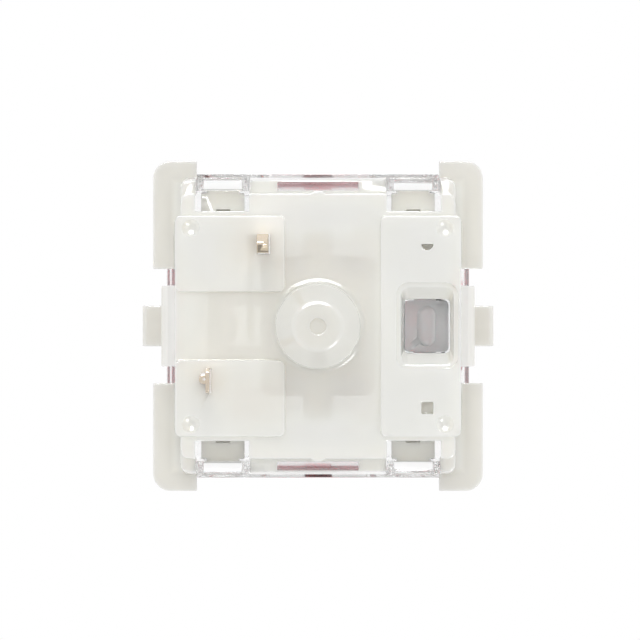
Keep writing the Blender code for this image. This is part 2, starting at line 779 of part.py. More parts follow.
def make_bottom_housing():
    shell = join(flange(), *body_blocks())
    shell = join(shell, *seat_pads(), central_post(), *gate_bumps())
    shell = cut(shell, *chambers(), *latch_pockets(), *side_slots())
    shell = join(shell, *inner_ribs(), *latch_barbs(), *plate_clips())
    shell = cut(shell, *light_window(), *clip_slits(), *pin_slots(), *lead_holes(), *seat_dimples())
    shell = cut(shell, *post_hollows(), *floor_pockets(), *barb_slots())
    shell.name = "bottom_housing"
    return finish(shell, (0.86, 0.85, 0.8), 0.35, transmission=0.3, ior=1.58)


def skirt_ring(inset, z, corner):
    """The upper shell's upright skirt at height z, its surface moved in by inset."""
    return at_height(centred(TOP_SKIRT_HALF_X - inset, TOP_SKIRT_HALF_Y - inset, corner), z)


def slope_ring(inset, z, corner):
    """The upper shell's sloped faces at height z, their surface moved in by inset."""
    rise = (z - SHOULDER_Z) / (TOP_HEIGHT - SHOULDER_Z)
    half_x = SLOPE_HALF_X + (TOP_FACE_HALF_X - SLOPE_HALF_X) * rise
    half_y = SLOPE_HALF_Y + (TOP_FACE_HALF_Y - SLOPE_HALF_Y) * rise
    return at_height(centred(half_x - inset, half_y - inset, corner), z)


def roof_height(y):
    """Height of the sloped front or back face at a distance y from the middle."""
    rise = (SLOPE_HALF_Y - abs(y)) / (SLOPE_HALF_Y - TOP_FACE_HALF_Y)
    return SHOULDER_Z + (TOP_HEIGHT - SHOULDER_Z) * min(rise, 1.0)


def release_notches():
    """The recesses in the skirt that leave room to press the clip tabs in."""
    notches = []
    for side in signs():
        near, far = sorted((side * (TOP_SKIRT_HALF_Y - TOP_NOTCH_DEPTH), side * FLANGE_SIZE))
        low, high = SKIRT_Z - OUTSIDE, SKIRT_Z + TOP_NOTCH_HEIGHT
        notches.append(
            block("notch", -TOP_NOTCH_HALF_X, TOP_NOTCH_HALF_X, near, far, low, high)
        )
    return notches


def latch(side, row):
    """One looped latch: two bars and a crossbar whose inner face leads in over the barb."""
    inner_x = LATCH_INNER_X
    outer_x = inner_x + LATCH_THICKNESS
    top_z = SKIRT_Z + TOP_SKIRT_HEIGHT / 2
    lead_in = [
        (
            inner_x + LATCH_LEAD_IN * (1 - math.cos(math.radians(turn))),
            LATCH_BOTTOM_Z + LATCH_LEAD_IN_HEIGHT * (1 - math.sin(math.radians(turn))),
        )
        for turn in (90, 72, 54, 36, 18, 0)
    ]
    outline = [(inner_x, top_z), (outer_x, top_z), (outer_x, LATCH_BOTTOM_Z), *lead_in]
    outline = [(side * x, z) for x, z in outline]
    middle = row * LATCH_Y
    bar = along_y("latch", outline, middle - LATCH_WIDTH / 2, middle + LATCH_WIDTH / 2)
    half = LATCH_WIDTH / 2 - LATCH_BAR
    window_top = LATCH_WINDOW_Z + SNAP_GAP + BARB_SLOPE + SNAP_GAP
    near, far = sorted((side * (inner_x - OUTSIDE), side * (outer_x + OUTSIDE)))
    window = block("loop", near, far, middle - half, middle + half, LATCH_WINDOW_Z, window_top)
    return cut(bar, window)


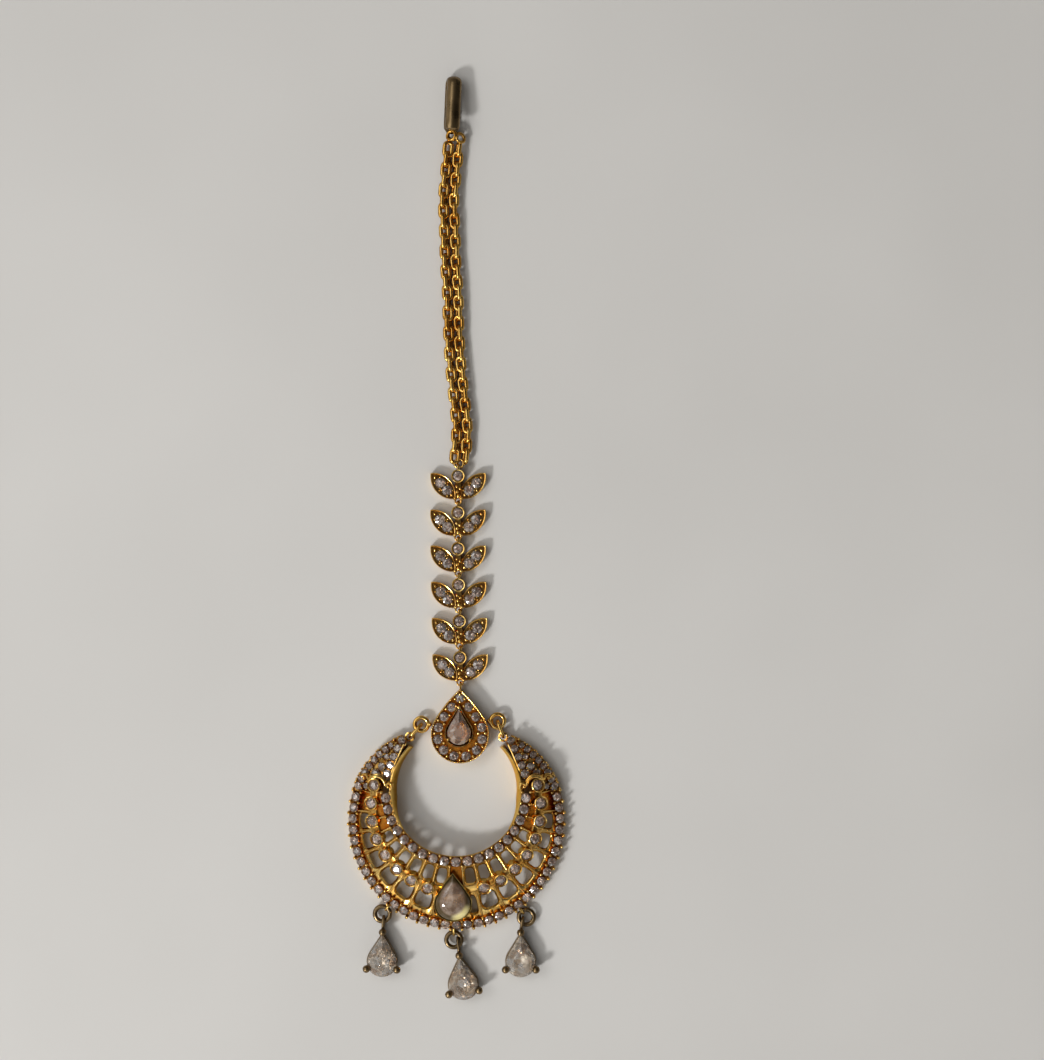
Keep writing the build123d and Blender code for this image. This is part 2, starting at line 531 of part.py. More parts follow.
def make_crescent():
    with BuildPart() as crescent:
        add_rails()
        for side, eye in zip((-1, 1), TIP_EYES):
            add_galleries(side)
            # Paved arm end, stepped up inwards.
            for inset, share, height in TIP_TERRACES:
                with BuildSketch():
                    arm_end_outline(side, inset, share)
                extrude(amount=height)
            # The collar hugs the last round bezel.
            collar_at = polar(RIDGE_CENTRE, RIDGE_RADIUS, side * COLLAR_ANGLE)
            disc(level(collar_at, COLLAR_LOW), COLLAR_RADIUS, COLLAR_TOP - COLLAR_LOW)
        with BuildSketch(Plane.YZ):
            above = 2 * INNER_RAIL_HEIGHT
            Polygon(*TIP_SLOPE, (TIP_SLOPE[1][0], above), (TIP_SLOPE[0][0], above), align=None)
        extrude(amount=OUTER_RADIUS, both=True, mode=Mode.SUBTRACT)
        for side, eye in zip((-1, 1), TIP_EYES):
            eye_low = SIDE_LOOP_HEIGHT - TIP_EYE_THICKNESS / 2
            disc(level(eye, eye_low), TIP_EYE_RADIUS, TIP_EYE_THICKNESS)
            disc(level((side * TIP_NECK[0], TIP_NECK[1]), eye_low), TIP_NECK_RADIUS, TIP_EYE_THICKNESS)
            for number in range(RIDGE_BEZELS):
                foot = ridge_bezel_plane(number, side, RIDGE_BEZEL_LOW)
                disc(foot, RIDGE_BEZEL_RADIUS, RIDGE_BEZEL_TOP - RIDGE_BEZEL_LOW)
        # Deep cup of the large cabochon.
        with BuildSketch(pear_plane(CABOCHON_CENTRE, CABOCHON_CUP_BASE, tilt=CABOCHON_TILT)):
            pear_face(*around(CABOCHON_WIDTH, CABOCHON_TIP, CLEARANCE + CUP_WALL))
        extrude(amount=-CABOCHON_CUP_BASE)
        for drop in DROPS:
            staple_at = polar(OUTER_CENTRE, OUTER_RADIUS + STAPLE_OFFSET, drop["angle"])
            upright_loop(staple_at, STAPLE_RADIUS, STAPLE_WIRE, polar((0, 0), 1, drop["angle"]))
        # Seats of the stones and the holes of the eyes.
        with BuildSketch(pear_plane(CABOCHON_CENTRE, CABOCHON_CUP_FLOOR, tilt=CABOCHON_TILT)):
            pear_face(*around(CABOCHON_WIDTH, CABOCHON_TIP, CLEARANCE))
        extrude(amount=INNER_RAIL_HEIGHT, mode=Mode.SUBTRACT)
        for side, eye in zip((-1, 1), TIP_EYES):
            for number in range(RIDGE_BEZELS):
                seat = ridge_bezel_plane(number, side, RIDGE_BEZEL_SEAT)
                disc(seat, RIDGE_STONE_RADIUS, RIDGE_BEZEL_TOP, Mode.SUBTRACT)
            disc(level(eye, 0), TIP_EYE_HOLE, INNER_RAIL_HEIGHT, Mode.SUBTRACT)
    return crescent


keep(make_crescent(), "crescent_frame")
cabochon_levels = [
    (CABOCHON_CUP_FLOOR + CLEARANCE, 0.80),
    (CABOCHON_GIRDLE, 1.0),
    (CABOCHON_GIRDLE + 0.75 * (CABOCHON_TOP - CABOCHON_GIRDLE), 0.80),
    (CABOCHON_TOP, 0.45),
]
cabochon = pear_stone(
    CABOCHON_CENTRE, CABOCHON_WIDTH, CABOCHON_TIP, cabochon_levels, tilt=CABOCHON_TILT
)
keep(cabochon, "cabochon_stone")


# ---- pear drops ---------------------------------------------------------------------------
def make_drop_setting(drop):
    """A pear rail with three ball-topped claws and the wire bail that it hangs by."""
    centre, lean = drop["round"], drop["lean"]
    point = polar(centre, -(DROP_TIP + DROP_BAIL_OVERLAP), lean)
    bail = upright_link(drop["bail"], point, DROP_BAIL_HEIGHT, DROP_BAIL_WIRE)
    with BuildPart() as setting:
        with BuildSketch(pear_plane(centre, 0, lean)):
            pear_face(DROP_WIDTH * DROP_RAIL_OUTER, DROP_TIP * DROP_RAIL_OUTER)
            pear_face(DROP_WIDTH * DROP_RAIL_INNER, DROP_TIP * DROP_RAIL_INNER, Mode.SUBTRACT)
        extrude(amount=DROP_RAIL_HEIGHT)
        for angle, edge in DROP_PRONGS:
            reach = edge + DROP_PRONG_RADIUS + PRONG_GAP
            claw_at = polar(centre, reach, angle + lean)
            disc(level(claw_at, PRONG_FOOT), DROP_PRONG_RADIUS, DROP_PRONG_TOP - PRONG_FOOT)
            with Locations((*claw_at, DROP_PRONG_TOP)):
                Sphere(DROP_BALL_RADIUS)
            # A short brace holds the claw to the rail.
            outward = (*polar((0, 0), 1, angle + lean), 0)
            inner = (*polar(centre, reach - BRACE_LENGTH, angle + lean), BRACE_HEIGHT)
            with BuildSketch(Plane(origin=inner, x_dir=(-outward[1], outward[0], 0), z_dir=outward)):
                Rectangle(BRACE_WIDTH, BRACE_DEPTH)
            extrude(amount=BRACE_LENGTH)
        add(bail.part)
    return setting


drop_levels = [
    (DROP_BASE, 0.18),
    (DROP_GIRDLE - GIRDLE_DEPTH, 1.0),
    (DROP_GIRDLE, 1.0),
    (DROP_TABLE, 0.60),
]
for number, drop in enumerate(DROPS, start=1):
    ring_at = polar(OUTER_CENTRE, drop["ring"], drop["angle"])
    keep(flat_ring(ring_at, DROP_RING_RADIUS, DROP_RING_WIRE), f"drop_ring_{number}")
    keep(make_drop_setting(drop), f"drop_setting_{number}")
    stone = pear_stone(drop["round"], DROP_WIDTH, DROP_TIP, drop_levels, drop["lean"])
    keep(stone, f"drop_stone_{number}")
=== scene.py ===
# Maang tikka: the looks of the forehead jewel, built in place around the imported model.
# Shapes are worked out in millimetres in the model's frame; a finished piece is in metres.
import math
import random

import bmesh
import bpy
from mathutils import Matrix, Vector


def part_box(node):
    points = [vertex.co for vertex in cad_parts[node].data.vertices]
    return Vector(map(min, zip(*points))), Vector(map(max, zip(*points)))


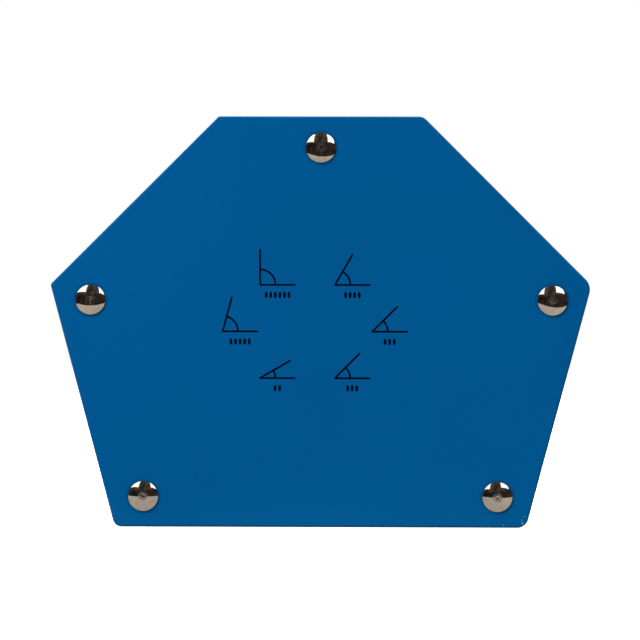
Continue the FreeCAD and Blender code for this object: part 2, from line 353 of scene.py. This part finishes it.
def cover_sheet(name, node, outer_y, inner_y, material, has_nick):
    """A painted cover: rolled outer edge, rivet holes, the sheet drawn in round the rivets."""
    inward = math.copysign(1, inner_y - outer_y)
    profile = [(COVER_INSET, inner_y)]
    for k in range(7):
        angle = math.pi / 2 * k / 6
        inset = COVER_INSET + ROLLED_EDGE * (1 - math.cos(angle))
        profile.append((inset, outer_y + inward * ROLLED_EDGE * (1 - math.sin(angle))))
    profile += [(inset + 0.35 * MM, outer_y), (inset + 0.9 * MM, outer_y)]

    def face_height(x, z):
        return outer_y + inward * sheet_relief(x, z)

    bm = bmesh.new()
    rows, loops = [], []
    for depth, y in profile:
        ring = outline_ring(depth)
        if has_nick:
            ring = [nicked(p, depth - COVER_INSET) for p in ring]
        at_face = abs(y - outer_y) < 1e-9
        rows.append([bm.verts.new((p.x, face_height(p.x, p.y) if at_face else y, p.y)) for p in ring])
        loops.append(ring)
    for first, second in zip(rows, rows[1:]):
        bridge(bm, first, second)
    holes = [circle(place, HOLE_RADIUS) for place in RIVETS.values()]
    add_patch(bm, loops[-1], holes, face_points(), face_height)
    add_patch(bm, loops[0], holes, [], lambda x, z: inner_y)
    for hole in holes:
        outside = [bm.verts.new((p.x, face_height(p.x, p.y), p.y)) for p in hole]
        inside = [bm.verts.new((p.x, inner_y, p.y)) for p in hole]
        bridge(bm, outside, inside)
    bmesh.ops.remove_doubles(bm, verts=bm.verts, dist=1e-7)
    piece = finish_piece(name, bm, material)
    store_distances(piece.data)
    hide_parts(node)
    return piece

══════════

• STATED GOAL:
Only the lines from the one bearing "for number, drop" through the one bearing "profile += [(inset" should be repeated, exactly as given.

• COMPLETE RESPONSE:
for number, drop in enumerate(DROPS, start=1):
    ring_at = polar(OUTER_CENTRE, drop["ring"], drop["angle"])
    keep(flat_ring(ring_at, DROP_RING_RADIUS, DROP_RING_WIRE), f"drop_ring_{number}")
    keep(make_drop_setting(drop), f"drop_setting_{number}")
    stone = pear_stone(drop["round"], DROP_WIDTH, DROP_TIP, drop_levels, drop["lean"])
    keep(stone, f"drop_stone_{number}")
=== scene.py ===
# Maang tikka: the looks of the forehead jewel, built in place around the imported model.
# Shapes are worked out in millimetres in the model's frame; a finished piece is in metres.
import math
import random

import bmesh
import bpy
from mathutils import Matrix, Vector


def part_box(node):
    points = [vertex.co for vertex in cad_parts[node].data.vertices]
    return Vector(map(min, zip(*points))), Vector(map(max, zip(*points)))


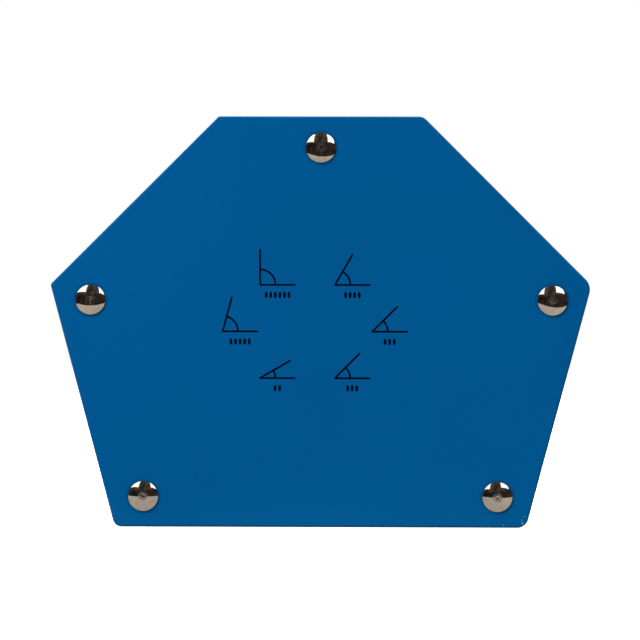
Continue the FreeCAD and Blender code for this object: part 2, from line 353 of scene.py. This part finishes it.
def cover_sheet(name, node, outer_y, inner_y, material, has_nick):
    """A painted cover: rolled outer edge, rivet holes, the sheet drawn in round the rivets."""
    inward = math.copysign(1, inner_y - outer_y)
    profile = [(COVER_INSET, inner_y)]
    for k in range(7):
        angle = math.pi / 2 * k / 6
        inset = COVER_INSET + ROLLED_EDGE * (1 - math.cos(angle))
        profile.append((inset, outer_y + inward * ROLLED_EDGE * (1 - math.sin(angle))))
    profile += [(inset + 0.35 * MM, outer_y), (inset + 0.9 * MM, outer_y)]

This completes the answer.